In order to overtake the two-time Pro Bowler in the pecking order, Mitchell will need to prove he can make an impact on both offense and special teams. If he can make plays as a returner and on kick/punt coverage units, he could begin to separate himself. It remains to be seen if Gordon will see any action on special teams, but he just needs to prove that he can still contribute and that his ball security issues are behind him.
The top five spots at what has been the most scrutinized position are locked up by Odell Beckham Jr., Zay Flowers, Rashod Bateman, Nelson Agholor, and Devin Duvernay. Although the pecking order of the final depth chart is to be determined, this likely leaves just one more spot for a sixth wideout on the roster.
As much as proving they can contribute as a pass-catcher will be key to setting themselves apart, standing out on special teams will likely be even more crucial in increasing their roster chances. Targets for players at the bottom of the depth chart will be hard to come by with all the other weapons ahead of them.
The top candidates in the running include fourth-year pro James Proche, third-year pro Tylan Wallace, and veteran Laquon Treadwell. Of the three, Wallace has proven to be the best special teams player of the bunch. However, Treadwell is a former first-round pick who has been impressing in training camp thus far. He provides a bigger size dimension to the group at 6-foot-2, 215 pounds.
Reserve Inside Linebacker
While the top three spots on the depth chart are set with All-Pro Roquan Smith, fourth-year pro Patrick Queen, and third-round rookie Trenton Simpson, the No. 4 spot is an open competition. The top candidates include fourth-year pros Del’Shawn Phillips and Malik Harrison, and Kristian Welch, as well as second-year pro Josh Ross.

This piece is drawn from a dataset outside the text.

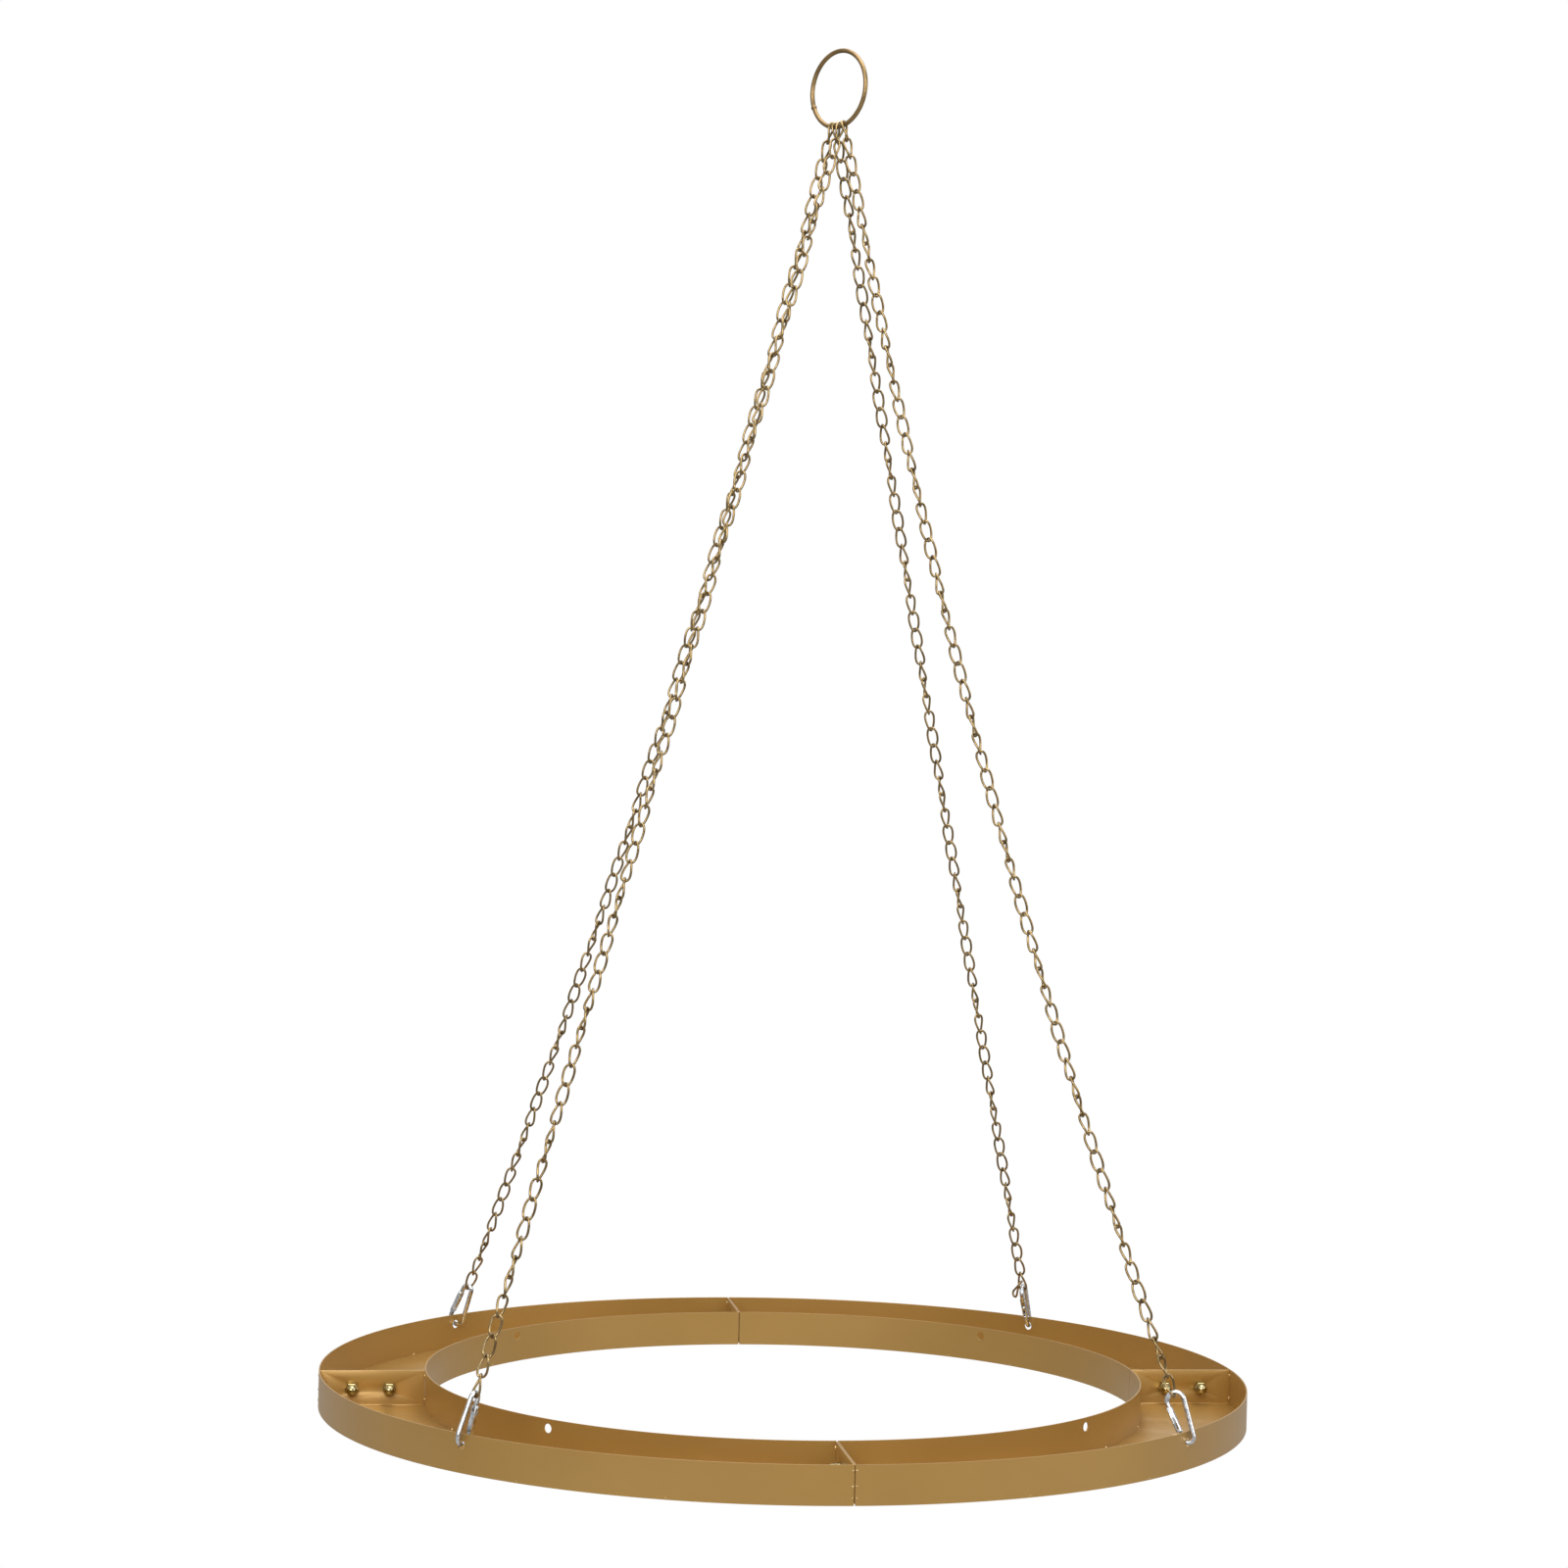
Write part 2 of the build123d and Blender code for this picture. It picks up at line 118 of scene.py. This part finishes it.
def place_camera():
    """A long lens a little above the trough, turned slightly past its front joint."""
    data = bpy.data.cameras.new("camera")
    camera = bpy.data.objects.new("camera", data)
    bpy.context.scene.collection.objects.link(camera)
    data.sensor_width = 36.0
    data.lens = LENS
    data.clip_start = 0.01
    data.clip_end = 200.0
    heading = Matrix.Rotation(radians(CAMERA_HEADING), 4, "Z")
    place = heading @ Vector(CAMERA_PLACE)
    turn = (
        heading
        @ Matrix.Rotation(radians(CAMERA_YAW), 4, "Z")
        @ Matrix.Rotation(radians(CAMERA_PITCH), 4, "X")
        @ Matrix.Rotation(radians(CAMERA_ROLL), 4, "Y")
        @ Matrix.Rotation(pi / 2, 4, "X")
    )
    camera.matrix_world = Matrix.Translation(place) @ turn
    bpy.context.scene.camera = camera


# ---------------------------------------------------------------- materials


def node_material(name):
    material = bpy.data.materials.new(name)
    material.use_nodes = True
    tree = material.node_tree
    return material, tree.nodes, tree.links, tree.nodes["Principled BSDF"]


def add_noise(tree_nodes, links, scale, detail, source):
    pattern = tree_nodes.new("ShaderNodeTexNoise")
    pattern.inputs["Scale"].default_value = scale
    pattern.inputs["Detail"].default_value = detail
    links.new(source, pattern.inputs["Vector"])
    return pattern.outputs["Fac"]


def add_ramp(tree_nodes, links, source, stops):
    ramp = tree_nodes.new("ShaderNodeValToRGB")
    ramp.color_ramp.elements[0].position = stops[0][0]
    ramp.color_ramp.elements[0].color = (*stops[0][1], 1)
    ramp.color_ramp.elements[1].position = stops[-1][0]
    ramp.color_ramp.elements[1].color = (*stops[-1][1], 1)
    for position, color in stops[1:-1]:
        ramp.color_ramp.elements.new(position).color = (*color, 1)
    links.new(source, ramp.inputs["Fac"])
    return ramp.outputs["Color"]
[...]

All are proven special teams contributors. What will separate the winner from the rest of the pack, though, is how much of an asset on defense they can be. The team is less likely to use reserve roster spots for players that can’t do both. Phillips has been having a strong training camp and Harrison can play both inside linebacker and SAM outside linebacker, so they might be the early front runners heading into the preseason.